As I started packing for the New York shows, there was a lot of folding to do. It was not about inserting tissue paper and wrapping my clothes in dry-cleaner’s plastic. I don’t use a travel-iron wardrobe for the collections.
The wrap-ups were for my colourful Longchamp Le Pliage folding bags in their various sizes: the big one in case I went on a buying spree in America or if books and press handouts were so heavy that I needed an extra check-in bag to get home.
The smaller ones in bright colours were not so much to go with my clothes (although I am partial to purple, wine-red and turquoise). It is rather because I must know in a micro-second which bag I am grabbing each morning: the one with my laptop? With my snow shoes? Or with the iPad plus invitations? Luckily, there are 150 colours to choose from.
The actual travel bag is more of a drama. It has to fit inside the wheelie bag for check-in. But once I store it on the plane rack, everyone has the same bag.
Longchamp was founded in 1948. Since 1993, when the Le Pliage was designed, 30 million of the bags have been sold. So what happens if some other customer walks off with mine? I guess it will have to be the special-edition Jeremy Scott madcap version that will make my bag almost unique. Or the one designed by Mary Katrantzou. (I missed out on the work of British artist Tracey Emin.)
How does it feel to be Longchamp, a compact family business with founder Jean Cassegrain’s son Philippe as president and daughter Sophie Delafontaine as artistic director of bags, clothes and shoes? And to have other family members running the show at the factory in the French countryside, while the rest of the cousinhood helps with more than 280 stores worldwide?
All of them are flag-bearers of what they call ‘optimistic’ luxury.
This description sounds more cheerful than ‘affordable’ luxury, although the Le Pliage regular-sized nylon bags cost £54 and seem to be on sale at every airport, where they are omnipresent in traveller’s hands or as super-light backpacks.
The Le Pliage has now reached the grand age of 21, with the ever-young and always cheeky Kate Moss as ambassador. And, in either nylon or the version created in softly pliable leather in 2012, it is a worldwide hit with celebrities and has a special appeal to the far east, judging by the customers. In the expansive new Champs Elysées store set on two floors, they were admiring the ‘Cloud Illusions’ art by Danish artist Astrid Krogh and looking at museum pieces of pipes and cigarette cases from the days when Elvis Presley would buy them in the Seventies.
Origami – the art of folding – originally came from Japan.

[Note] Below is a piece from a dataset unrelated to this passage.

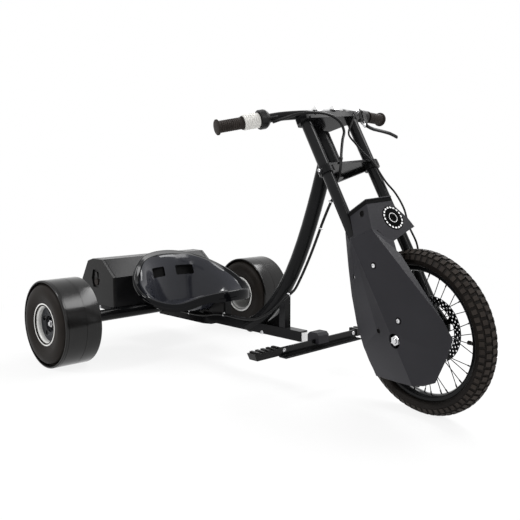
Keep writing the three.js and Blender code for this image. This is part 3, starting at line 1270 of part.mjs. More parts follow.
function buildFrontWheel(fork) {
  const wheel = new THREE.Group();
  wheel.position.set(axleLead, 0, 0);
  fork.add(wheel);
  add(wheel, 'front_tyre', frontTyreBody(), tyreRubber());
  add(wheel, 'front_rim', frontRimBody(), blackPaint());
  add(wheel, 'front_hub', frontHubBody(), darkSteel());
  const bearings = bearingSet(hub.bearingRadius - seatGap, frontAxleSize.radius + seatGap, hub.bearingWidth, hub.half);
  add(wheel, 'front_bearing_set', bearings, brightSteel());
  add(wheel, 'brake_rotor', rotorBody(), darkSteel());
  add(wheel, 'wheel_sprocket', wheelSprocket(), darkSteel());
  const shaft = rodBetween(V(0, -frontAxleSize.endRight, 0), V(0, frontAxleSize.endLeft, 0), frontAxleSize.radius);
  const outside = legs.y + legs.dropoutThickness / 2 + seatGap;
  const head = rodBetween(V(0, outside, 0), V(0, outside + frontAxleSize.headHeight, 0), frontAxleSize.headRadius, 6);
  add(wheel, 'front_axle', join(shaft, head), brightSteel());
  const nut = hexNut(frontAxleSize.headRadius, frontAxleSize.radius + seatGap, frontAxleSize.nutHeight);
  add(wheel, 'front_axle_nut', mirrorY(nut.translate([0, outside, 0])), brightSteel());
  add(wheel, 'drive_chain', driveChain(), darkSteel());
}

function buildDrive(fork) {
  const drive = new THREE.Group();
  drive.position.set(motor.x, 0, motor.z);
  fork.add(drive);
  add(drive, 'drive_motor', driveMotor(), charcoalPlastic());
  add(drive, 'motor_sprocket', motorSprocket(), darkSteel());
  add(fork, 'motor_plate', motorPlateBody(), blackPaint());
  add(fork, 'chain_cover', chainCoverBody(), charcoalPlastic());
}

// Cords held all the way, routes chosen by hand. The first two are in the steered frame.
const brakeCord = { radius: 2.4, step: 14.4 };
const brakeRoute = [
  [16, 152, 572], [40, 126, 583], [66, 102, 586], [84, 68, 568], [80, 38, 540], [74, 20, 513], [74, 29, 486], [74, 41, 460],
  [74, 60, 430], [71, 72, 394], [70, 79, 374], [70, 93, 344], [70, 99, 302], [70, 90, 254], [68, 92, 205],
  [46, 99, 172], [28, 88, 142], [28, 66, 118], [33.6, 61.4, 105.5],
];
const wireCord = { radius: 3.4, step: 20.4 };
const wireRoute = [
  [12, -141, 594], [34, -126, 589], [64, -108, 581], [86, -78, 571], [89, -34, 562], [80, 2, 545], [75, 8, 523],
  [74, -8, 499], [74, -29, 465], [74, -44, 438], [62, -50, 416], [34, -46, 404], [2, -30, 396], [-24, -12, 388],
];
// The frame's own harness runs down the front of the down tube and back along the beam
const harnessCord = { radius: 3.6, step: 21.6 };
const harnessRoute = [
  [704, 0, 497], [694, -3, 478], [668, -3, 428], [648, -3, 384], [622, -3, 330], [590, -3, 272], [571, -5, 242],
  [556, -22, 222], [528, -27, 194], [490, -27, 168], [450, -26, 150], [410, -24, 142], [370, -21, 139], [300, -19, 139.5],
  [262, -24, 137], [230, -30, 130], [190, -30, 126], [90, -30, 126], [52, -33, 128],
  [31, -35, 138.5], [14, -36, 152], [2, -36, 166],
];

function cord(route, { radius, step }) {
  const path = new THREE.CatmullRomCurve3(route.map(([x, y, z]) => V(x, y, z)), false, 'centripetal');
  return tubeAlong(path, radius, cordFacets, Math.round(path.getLength() / step));
}

function buildSteering(root) {
  const raked = new THREE.Group();
  raked.position.copy(steeringFoot);
  raked.rotation.y = -rakeAngle;
  root.add(raked);
  const fork = new THREE.Group();
  fork.rotation.z = restSteerAngle;
  raked.add(fork);
  add(raked, 'headset_lower', headsetRing().rotate([180, 0, 0]).translate([0, 0, headTube.low]), darkSteel());
  add(raked, 'headset_upper', headsetRing().translate([0, 0, headTube.high]), darkSteel());
  add(fork, 'lower_crown', lowerCrownBody(), blackPaint());
  add(fork, 'upper_crown', upperCrownBody(), blackPaint());
  add(fork, 'fork_leg_left', forkLeg(), blackPaint());
  add(fork, 'fork_leg_right', mirrorY(forkLeg()), blackPaint());
  buildHandlebar(fork);
  buildFrontWheel(fork);
  buildDrive(fork);
  buildCaliper(fork);
  add(fork, 'brake_cable', cord(brakeRoute, brakeCord), cordBlack());
  add(fork, 'control_wires', cord(wireRoute, wireCord), cordBlack());
}

const trike = new THREE.Group();
const assembly = new THREE.Group();
trike.add(assembly);
add(assembly, 'main_frame', mainFrame(), blackPaint());
add(assembly, 'frame_harness', cord(harnessRoute, harnessCord), cordBlack());
add(assembly, 'seat_shell', seatBody(), seatPlastic());
buildRearWheels(assembly);
buildBatteryBox(assembly);
footrestPieces(assembly);
buildSteering(assembly);

// The origin is the middle of the machine's footprint, on the ground
trike.updateMatrixWorld(true);
const bounds = new THREE.Box3().setFromObject(trike, true);
const middle = bounds.getCenter(V(0, 0, 0));
assembly.position.set(-middle.x, -middle.y, -bounds.min.z);

export default trike;
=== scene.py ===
"""Dresses the tricycle drifter scooter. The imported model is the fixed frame, and every piece rides on it.

Lengths of the pieces are written in millimetres and turned to metres where a piece is placed.
+X points forward, +Y to the rider's left, +Z up, and the ground is at zero.
"""

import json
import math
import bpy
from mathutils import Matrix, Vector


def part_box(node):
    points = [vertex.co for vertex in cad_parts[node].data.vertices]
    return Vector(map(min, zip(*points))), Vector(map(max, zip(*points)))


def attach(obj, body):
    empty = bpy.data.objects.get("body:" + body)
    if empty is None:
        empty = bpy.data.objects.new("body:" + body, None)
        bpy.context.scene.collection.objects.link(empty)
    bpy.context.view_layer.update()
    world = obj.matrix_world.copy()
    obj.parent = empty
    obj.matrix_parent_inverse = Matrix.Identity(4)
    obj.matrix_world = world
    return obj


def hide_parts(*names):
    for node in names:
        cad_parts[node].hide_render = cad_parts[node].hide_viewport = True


bl_info = {
    "name": "Tricycle drifter scooter",
    "version": (1, 0, 0),
    "blender": (4, 5, 0),
    "location": "3D View > Sidebar > Trike",
    "description": "Finishes and finely made pieces for an electric drift trike",
    "category": "Object",
}

import bmesh
import bpy
from mathutils import Matrix, Vector

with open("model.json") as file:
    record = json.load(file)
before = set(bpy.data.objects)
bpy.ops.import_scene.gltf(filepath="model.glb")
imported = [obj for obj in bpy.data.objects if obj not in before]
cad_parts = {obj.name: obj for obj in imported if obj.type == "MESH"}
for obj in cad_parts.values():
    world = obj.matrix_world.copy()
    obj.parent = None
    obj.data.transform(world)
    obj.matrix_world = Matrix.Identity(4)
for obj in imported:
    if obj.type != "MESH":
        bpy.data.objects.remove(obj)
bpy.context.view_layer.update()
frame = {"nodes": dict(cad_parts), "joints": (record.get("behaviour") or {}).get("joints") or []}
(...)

But I watched mostly Chinese customers taking their selfies, sitting on the elongated sofa by quirky architect Thomas Heatherwick with a picture-postcard view over the famous avenue – and a wall of colourful folding bags like an art installation in front of them.
I sat down with the grandson of the Longchamp founder, also named Jean Cassegrain, who is the current CEO. His father, Philippe, first invented the Le Pliage foldable bag to find out how you turn nylon and leather into gold.
‘There are so many bags everywhere – to be exceptional, I am in love with savoir faire and quality,’ said the chief executive, whose company employs 2,700 people worldwide.
‘And you can’t be sleepy when the competition is so powerful,’ continues Cassegrain. ‘We have more and more new products each season – it was once under 50 per cent of new design annually. Now my sister and my brother Oliver have to be working all the time on development.’
The incentive to customers has included the artist collaborations which inspire the family members. There has also been a series of new or modernised stores, including London’s Regent and Bond Streets and the expansion and development in Paris’s rue Saint-Honoré. Last year also saw store openings in Paris, Barcelona, Rome, Munich and Washington DC. Stores were also opened in Florence, Vienna, Toronto and in two cities in China (Shenyang and Quingdao).
In spite of the wide choice of travel luggage, clothes and shoes, it is the wall of folded bags in a rainbow of colours that is a magnet to customers in every city. It has taken 21 years for the Le Pliage to move from utility to fashion. But its secret is simple. Make it in every colour of the rainbow, patterned or plain – but always keep it useful.